Nu niet wettig en overtuigend is bewezen hetgeen aan de verdachte is ten laste gelegd, kan de benadeelde partij niet in haar vordering, die betrekking heeft op dat ten laste gelegde feit, worden ontvangen. Gelet hierop zal de rechtbank bepalen dat de benadeelde partij niet ontvankelijk is in haar vordering.

7.Bijlage

De in dit vonnis genoemde bijlage maakt deel uit van dit vonnis.

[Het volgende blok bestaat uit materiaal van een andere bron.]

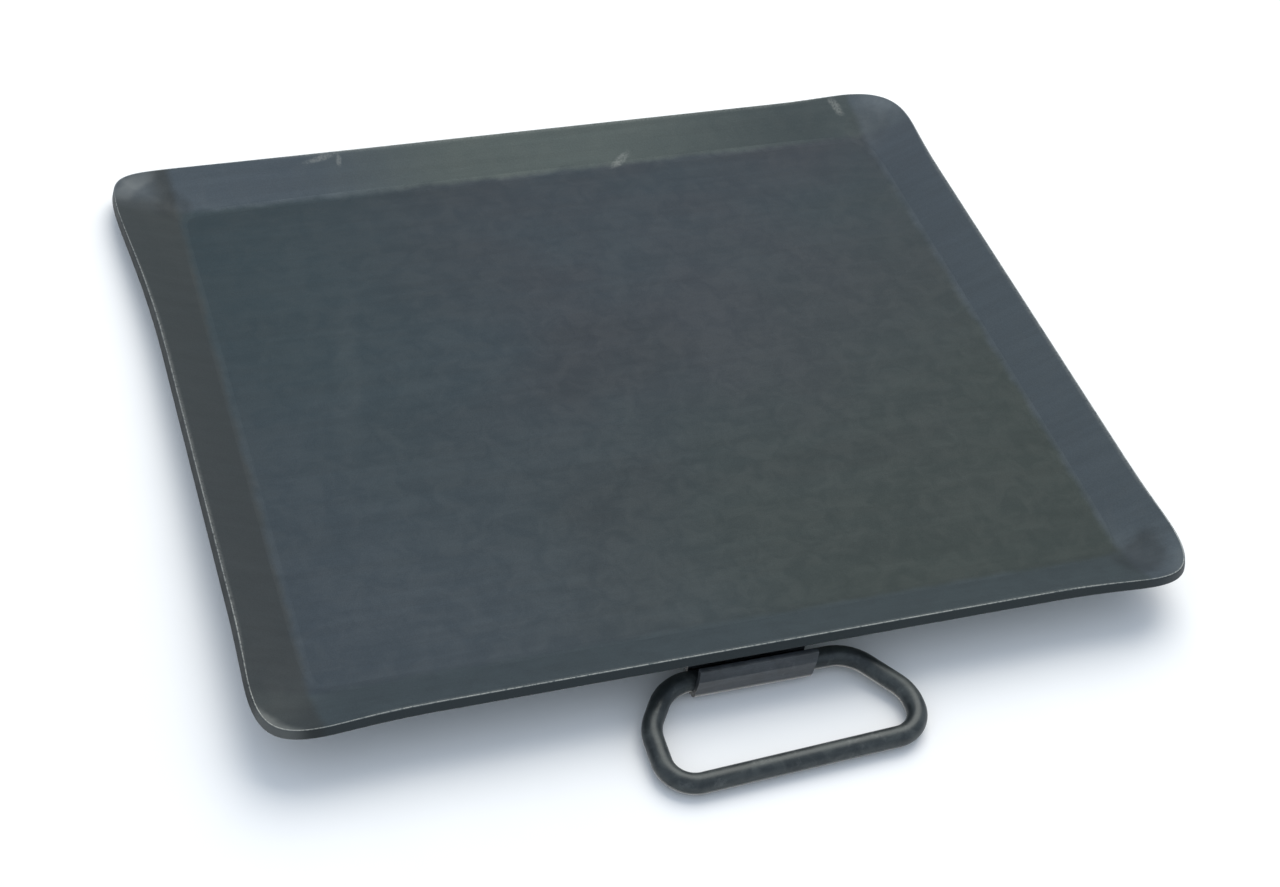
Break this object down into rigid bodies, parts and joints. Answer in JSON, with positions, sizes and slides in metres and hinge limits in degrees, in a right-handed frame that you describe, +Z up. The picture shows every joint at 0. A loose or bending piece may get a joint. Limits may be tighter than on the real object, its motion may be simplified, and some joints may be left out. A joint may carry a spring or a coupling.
{
  "type": "steel griddle plate",
  "caption": "Rectangular carbon-steel griddle plate with a shallow sloping rim, flared rounded corners and a rod handle that swings in a folded clip under one long side.",
  "frame": {"origin": "centre of the plate's flat bottom face", "axes": "+Z up, +X along the long side, -Y towards the handle"},
  "size_m": [0.417, 0.4076, 0.0303],
  "materials": {
    "plate_steel": "blue-grey mill scale, satin",
    "clip_steel": "blue-grey mill scale, satin",
    "rod_steel": "drawn bar with a dark grey-green oxide, satin",
    "weld_steel": "rippled weld bead, heat tinted"
  },
  "bodies": {
    "plate": {"griddle_plate": "plate_steel", "handle_clip": "clip_steel", "clip_welds": "weld_steel"},
    "handle": {"handle_rod": "rod_steel"}
  },
  "joints": [
    {"name": "handle_swing", "type": "hinge", "parent": "plate", "child": "handle", "pos_m": [0, -0.173, -0.0065], "axis": [1, 0, 0], "range_deg": [-59, 176]}
  ]
}
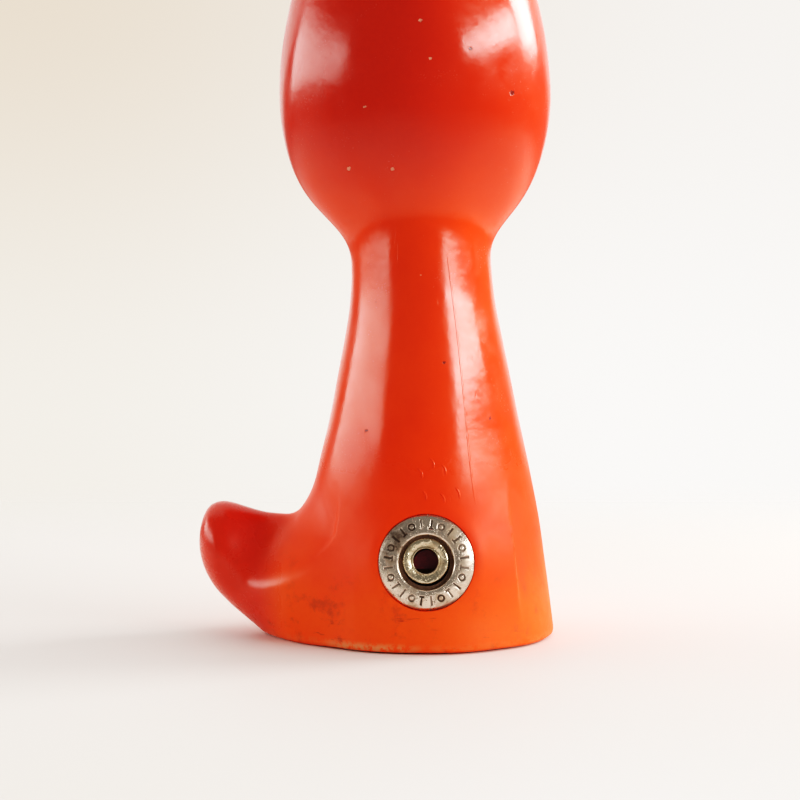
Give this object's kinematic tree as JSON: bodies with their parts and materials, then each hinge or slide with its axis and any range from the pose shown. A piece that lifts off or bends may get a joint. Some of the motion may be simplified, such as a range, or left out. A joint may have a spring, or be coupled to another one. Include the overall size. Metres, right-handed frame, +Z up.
{
  "type": "squeeze toy bird",
  "caption": "Hollow moulded rubber bird on a flat base, with an upturned tail, narrow neck and egg-shaped head, and a metal reed whistle in its flank that squeaks when squeezed.",
  "frame": {"origin": "centre of the flat base, on the surface that the toy stands on", "axes": "+Z up; the beak points along +X and the tail along -X; the whistle's mouth faces -Y"},
  "size_m": [0.0848, 0.0563, 0.1676],
  "materials": {
    "red_rubber": "gloss",
    "plated_steel": "worn plating",
    "brown_fibre": "matte",
    "brass_turning": "tarnished",
    "dark_red_plastic": "gloss",
    "reed_bronze": "satin",
    "wedge_wood": "matte",
    "cap_steel": "satin"
  },
  "bodies": {
    "toy": {"toy_body": "red_rubber", "whistle_cup": "plated_steel", "packing_ring": "brown_fibre", "nozzle_ring": "brass_turning", "reed_block": "dark_red_plastic", "reed_wedge": "wedge_wood", "back_cap": "cap_steel"},
    "reed": {"reed_tongue": "reed_bronze"}
  },
  "joints": [
    {"name": "reed_flex", "type": "hinge", "parent": "toy", "child": "reed", "pos_m": [0.0007, -0.02052, 0.01773], "axis": [-1, 0, 0], "range_deg": [-3.4, 5], "stiffness_Nm_per_rad": 0.03}
  ]
}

8.Toepasselijke wetsartikelen

Gelet is op de artikelen 36b en 36d van het Wetboek van Strafrecht.

9.Beslissing

De rechtbank:
verklaart niet bewezen, dat de verdachte het ten laste gelegde feit heeft begaan en spreekt de verdachte daarvan vrij;
beslist ten aanzien van het voorwerp, geplaatst op de lijst van inbeslaggenomen en nog niet teruggegeven voorwerpen, als volgt:
- verklaart onttrokken aan het verkeer:
1
STK Harddisk,
WD Externe
Goednummer [beslagnummer] ;
verklaart de benadeelde partij [naam benadeelde] niet-ontvankelijk in haar vordering.
Dit vonnis is gewezen door:
mr. E. Rabbie, voorzitter,
mr. J.C.M. Persoon en mr. M. Timmerman, rechters,
in tegenwoordigheid van mr. D. Ince, griffier,
en uitgesproken op de openbare terechtzitting van deze rechtbank op 21 december 2017.
De griffier is buiten staat dit vonnis mede te ondertekenen.
Bijlage I
Tekst tenlastelegging
Aan de verdachte wordt ten laste gelegd dat
hij op één of meer tijdstip(pen), gelegen in of omstreeks de periode van 21 augustus 2014 tot en met 31 oktober 2015 te Maassluis meermalen, althans éénmaal, (telkens) met een aan zijn zorg en/of waakzaamheid toevertrouwde minderjarige en/of met een perso(o)n(en) beneden de leeftijd van zestien jaren, te weten [naam slachtoffer] (geboren op [geboortedatum slachtoffer] 2008),
(buiten echt) ontucht(ige handelingen) heeft gepleegd, namelijk
het met zijn, verdachtes, hand(en) en/of vinger(s) betasten en/of aanraken en/of strelen van de (al dan niet door kleding bedekte) vagina van die [naam slachtoffer] .

Voetnoten

1.Hoge Raad 30 juni 2009, ECLI:NL:HR:2009:BG7746.